Exercises in Making responds to these conditions and proposes or speculates, in small ways, alternatives in the production of everyday objects. What materials do we have easy access to that could become ‘raw materials’ for making? What tools and spaces of production do we already have that we can also handle with decent proficiency? What other modes of communication and distribution is possible beyond common marketing efforts, commercial spaces, and monetary exchanges? In addressing these questions within the listed limitations, various methods of appropriation and ‘misuse’ are employed to work with found/abandoned items and post-consumer waste.

This exhibition proposal is the first exercise of the project, Plastic waste, Domestic tools, Paper objects #1. Although ongoing, it has amounted to a good number of explorations and outcomes which we hope to put out to the public, and especially designers, as the first engagement with introductory ideas on ‘making’ as a critical form of activity. What will be presented are paper objects made from simple production processes and tools that took place in a space no larger than a room, forming a total of 80 objects with sizes ranging from 3 x 3 cm to 35 x 50 cm. These objects are made of waste prints and paper collected from the everyday, shredded documents and used post-it notes from offices, envelopes, brochures and catalogues received or collected from shops, or the assortment of print/paper waste common to every home. The paper objects are produced in small quantities using a home blender, plastic waste (as moulds), and a simple mesh held together by a wooden frame. They are neither consistently mass-produced nor made by hand in one-off pieces, hence occupying and perhaps addressing the gap between industrial design and skilled craft. How might such a position negotiate between hand-made romanticism and technological optimism?

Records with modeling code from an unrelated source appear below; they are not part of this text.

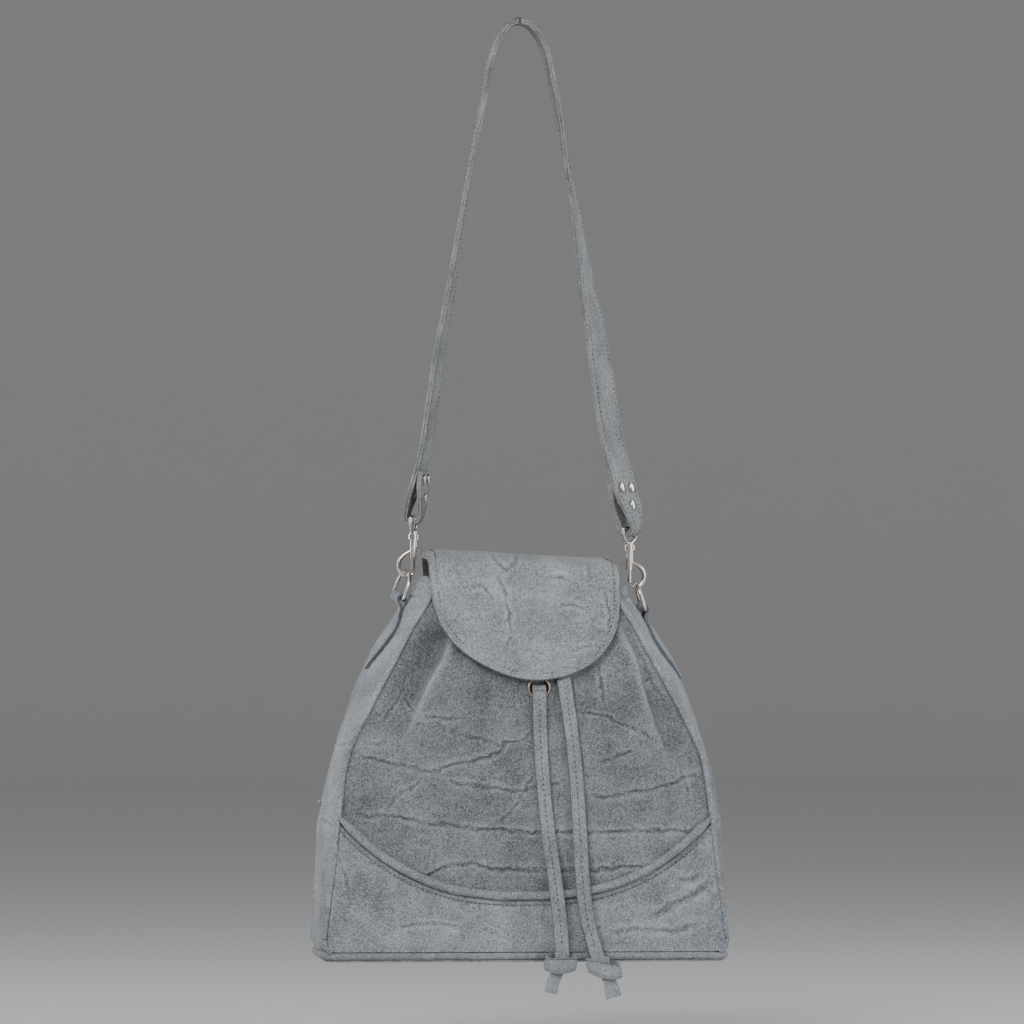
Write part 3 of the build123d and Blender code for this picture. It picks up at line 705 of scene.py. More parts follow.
def wall_grid(cols, rows, low, high, inset):
    z = np.linspace(low, high, rows)[:, None] * np.ones(cols)
    x = np.linspace(-1, 1, cols)[None, :] * (seam_at(z) - foot_curve(z) - inset)
    return x, z


def wall(face, side, shape, relief_of, inset, tuck_depth, eyelet_spots):
    """The front or back leather, tucked in along its seams and cut at its eyelets."""
    cols, rows = shape
    x, z = wall_grid(cols, rows, WALL_BOTTOM, MOUTH_HEIGHT, inset)
    relief, tone = relief_of(x, z)
    tuck = tuck_depth * (1 - step(0, 4.5, seam_at(z) - np.abs(x)))
    outer = wall_point(x, z, side, relief - tuck)
    inner = wall_point(x, z, side, relief - tuck - SKIN)
    # painted shade where the leather tucks into the seams, on top of the relief's painted shading
    piece = shell(f"{face}_leather", outer, inner, tone - 0.8 * tuck, cut=holes(eyelet_spots))
    finish_piece(piece, "bag", [PANEL, DARK_EDGE], [f"{face}_panel"])


GUSSET_ROWS = [(z, seam_at(z) - foot_curve(z), outer, BASE_HALF_DEPTH - 1.6)
               for z, outer in ((WALL_BOTTOM, 138.6), (9.5, 139.8), (13.0, 140.8), (18.0, 141.4))]
GUSSET_ROWS += [(z, seam, outer, half_depth(z) - 1.4)
                for z, seam, outer in STATIONS if 20 < z <= SEAM_TOP]
GUSSET_ROWS += [(z, inner, outer, half_depth(z) - drawn) for z, inner, outer, drawn in EAR]
GUSSET_ROWS += [(261.4, 64.5, 69.8, 12.0)]
gusset_row = eased([r[0] for r in GUSSET_ROWS], [r[1:] for r in GUSSET_ROWS])


def gusset_x(y, z):
    """Outer face of a gusset, as distance from the bag's middle."""
    inner, outer, reach = np.moveaxis(gusset_row(z), -1, 0)
    return inner + (outer - inner) * (1 - (y / reach) ** 2)


GUSSET_CREASES = (
    (1.0, 1.2, ((-30, 247), (-12, 248), (8, 246), (28, 248))),
    (0.9, 1.1, ((-14, 248), (-8, 238), (-2, 228))),
    (0.8, 1.2, ((-40, 150), (-20, 146), (4, 150), (30, 144))),
    (0.8, 1.2, ((-46, 92), (-18, 96), (10, 90), (44, 95))),
    (0.8, 1.2, ((-30, 44), (-6, 48), (24, 42))),
)


def gusset_wall(side):
    sign = -1 if side == "left" else 1
    z = np.linspace(WALL_BOTTOM, EAR_TOP[side], 200)[:, None] * np.ones(90)
    reach = gusset_row(z)[..., 2]
    y = np.linspace(-1, 1, 90)[None, :] * reach
    edge = step(0, 14, reach - np.abs(y)) * step(WALL_BOTTOM, 22, z) * step(MOUTH_HEIGHT, SEAM_TOP, z)
    seed = 81 if sign < 0 else 91
    lines, lines_shading = folded(y, z, GUSSET_CREASES, seed)
    net, net_shading = crumple(y / 26, z / 18, seed, 0.06)
    soft = 1.0 * rough(y / 34, z / 40, seed + 4) - 1.5 * hump(y, 16) * step(120, 40, z)
    relief = edge * (soft + lines + 0.5 * net)
    beside_ring = 0.6 * step(232, SEAM_TOP, z) * step(12, 4, np.abs(y))
    relief = np.where(z > 232, np.minimum(relief, 0) - beside_ring, relief)
    x = gusset_x(y, z) + relief
    outer = np.stack([sign * x, y, z], -1)
    inner = np.stack([sign * (x - SKIN), y, z], -1)
    # painted shading of the creases: painted shade in their valleys, painted highlight on their lips
    trim(shell(f"gusset_leather_{side}", outer, inner, edge * (0.8 * lines_shading + 0.4 * net_shading)),
         f"gusset_{side}")


def seam_roll(side, face):
    """The thin piping in the seam between a wall and a gusset."""
    sign = -1 if side == "left" else 1
    facing = -1 if face == "front" else 1
    z = np.linspace(WALL_BOTTOM, SEAM_TOP + 5, 150)
    x = seam_at(z) - foot_curve(z) + 0.3 + 0.25 * waver(z / 14, 2.5 * sign, 101)
    y = half_depth(z) - 0.1 + 0.2 * waver(z / 11, 1.5 * facing, 103)
    radii = 2.0 + 0.12 * waver(z / 6, sign + facing, 105)
    radii[-4:] *= (0.95, 0.8, 0.5, 0.2)
    piece = tube(f"seam_roll_{face}_{side}", np.stack([sign * x, facing * y, z], -1), radii, 12)
    finish_piece(piece, "bag", [TRIM], [f"piping_{face}_{side}"])


# ---------------------------------------------------------------- band, base and pocket
def band_edge(x):
    return BAND_LOW + BAND_RISE * (np.abs(x) / BAND_REACH) ** BAND_POWER


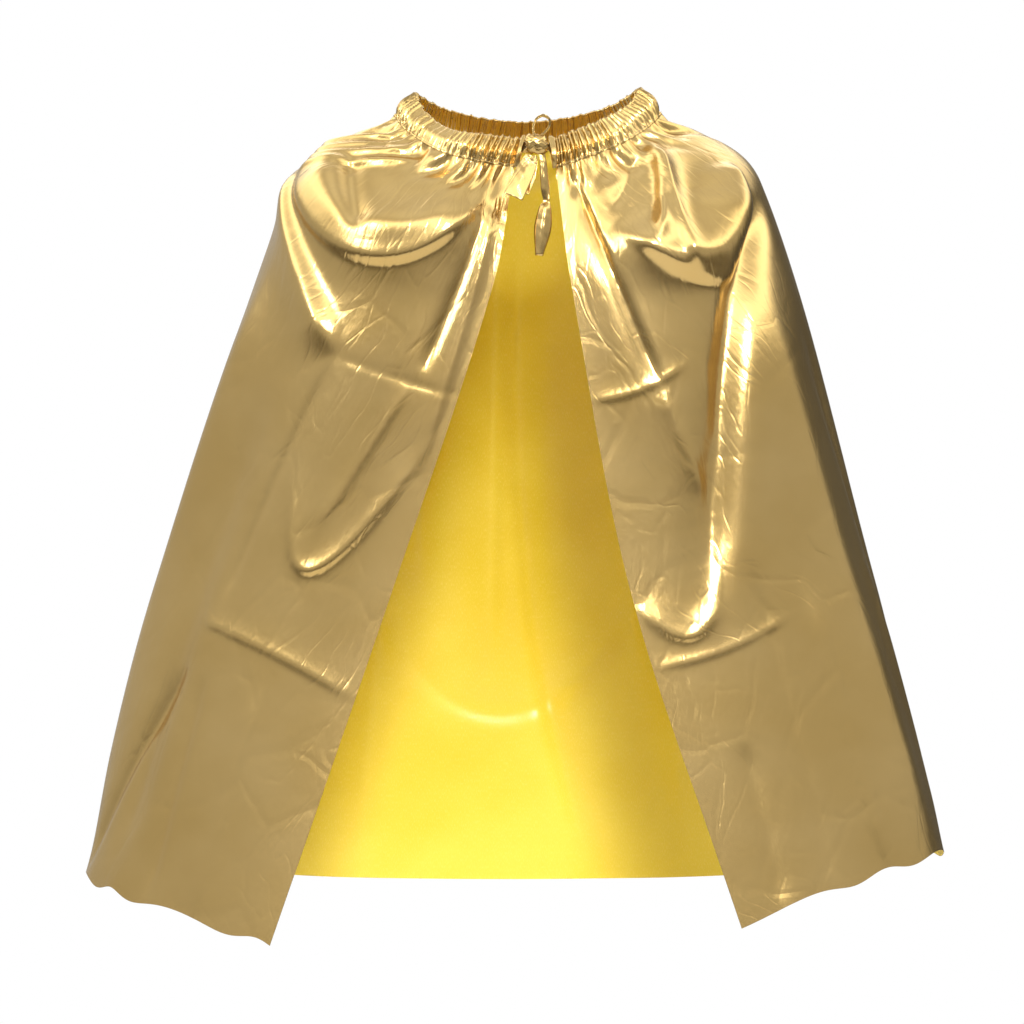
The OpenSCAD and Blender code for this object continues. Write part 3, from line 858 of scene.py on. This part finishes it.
def light_world():
    """A pale room: bright overhead, darker round the horizon; the camera sees plain white."""
    world = bpy.data.worlds.new("room")
    bpy.context.scene.world = world
    world.use_nodes = True
    nodes, links = world.node_tree.nodes, world.node_tree.links
    room = nodes["Background"]
    place = nodes.new("ShaderNodeTexCoord")
    axes = nodes.new("ShaderNodeSeparateXYZ")
    links.new(place.outputs["Generated"], axes.inputs[0])
    height = spread_range(nodes, links, axes.outputs["Z"], -1, 1, 0, 1)
    ramp = nodes.new("ShaderNodeValToRGB")
    links.new(height, ramp.inputs[0])
    stops = ramp.color_ramp.elements
    stops[0].position, stops[0].color = 0.30, (0.10, 0.085, 0.07, 1)
    stops[1].position, stops[1].color = 1, (1.0, 0.99, 0.97, 1)
    for at, brightness in ((0.5, 0.50), (0.68, 0.54), (0.77, 2.4), (0.85, 2.2), (0.90, 1.1), (0.95, 0.7)):
        stops.new(at).color = (brightness, 0.97 * brightness, 0.91 * brightness, 1)
    links.new(ramp.outputs[0], room.inputs["Color"])
    facing = nodes.new("ShaderNodeVectorMath")
    facing.operation = "DOT_PRODUCT"
    facing.inputs[1].default_value = (0.64, 0.77, 0)
    links.new(place.outputs["Generated"], facing.inputs[0])
    shade = spread_range(nodes, links, facing.outputs["Value"], 0.72, 0.95, 1, 0.18)
    links.new(shade, room.inputs["Strength"])
    white = nodes.new("ShaderNodeBackground")
    white.inputs["Color"].default_value = (1, 1, 1, 1)
    path = nodes.new("ShaderNodeLightPath")
    mix = nodes.new("ShaderNodeMixShader")
    links.new(path.outputs["Is Camera Ray"], mix.inputs[0])
    links.new(room.outputs[0], mix.inputs[1])
    links.new(white.outputs[0], mix.inputs[2])
    links.new(mix.outputs[0], nodes["World Output"].inputs["Surface"])


def lay_floor():
    bpy.ops.mesh.primitive_circle_add(vertices=96, radius=2.2, fill_type="NGON", location=(0, 0, -1.45))
    floor = bpy.context.object
    floor.name = "floor"
    material, nodes, _ = new_material("floor")
    nodes["Principled BSDF"].inputs["Base Color"].default_value = (0.74, 0.73, 0.71, 1)
    nodes["Principled BSDF"].inputs["Roughness"].default_value = 0.7
    floor.data.materials.append(material)


def hang_lights():
    """A narrow lamp high in front, and a broad one from the left."""
    key = area_light("key", (0.3, -2.9, 1.0), (-0.03, 0.1, -0.90), 0.9, 3.3, (1, 0.98, 0.94))
    key.data.spread = math.radians(24)
    area_light("side", (-1.9, -1.7, 1.1), (0, 0, -0.3), 0.9, 15)


def stand_camera():
    camera = bpy.data.objects.new("camera", bpy.data.cameras.new("camera"))
    bpy.context.collection.objects.link(camera)
    camera.location = (-0.014, -CAMERA_DISTANCE, -0.372)
    camera.rotation_euler = (math.pi / 2, 0, 0)
    camera.data.sensor_width = SENSOR_WIDTH
    camera.data.lens = SENSOR_WIDTH / 2 * CAMERA_DISTANCE / HALF_WIDTH_SHOWN
    bpy.context.scene.camera = camera


bpy.context.scene.view_settings.view_transform = "Standard"
light_world()
hang_lights()
lay_floor()
stand_camera()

The ideas here are in many ways larger than what can be communicated through the objects alone but we have no intention of limiting them only to what is immediately obvious. The process and outcomes of this first exercise are embodiments of much larger issues that we hope to discuss, if not address through this exhibition. In some ways (elaborated more through texts accompanying the work/exhibition), these objects will be a light form of critique on existing efforts in ‘making’ that addresses similar concerns, and on the systematisation of everyday life that the design discipline, along with people and their built environment, are ‘forced’ to work with.



Baudrillard, Jean. System of Objects. Verso, 2005.

Brandes, Uta, Sonja Stich, and Miriam Wender. Design by Use: The Everyday Metamorphosis of Things.Basel; Boston: Birkhäuser, 2009.

Harrod, Tanya. The Real Thing: Essays on Making in the Modern World. London: Hyphen Press, 2015.

Holt, Steven, Skov, Mara. Manufractured: The Conspicuous Transformation of Everyday Objects. San Francisco: Chronicle Books, 2008.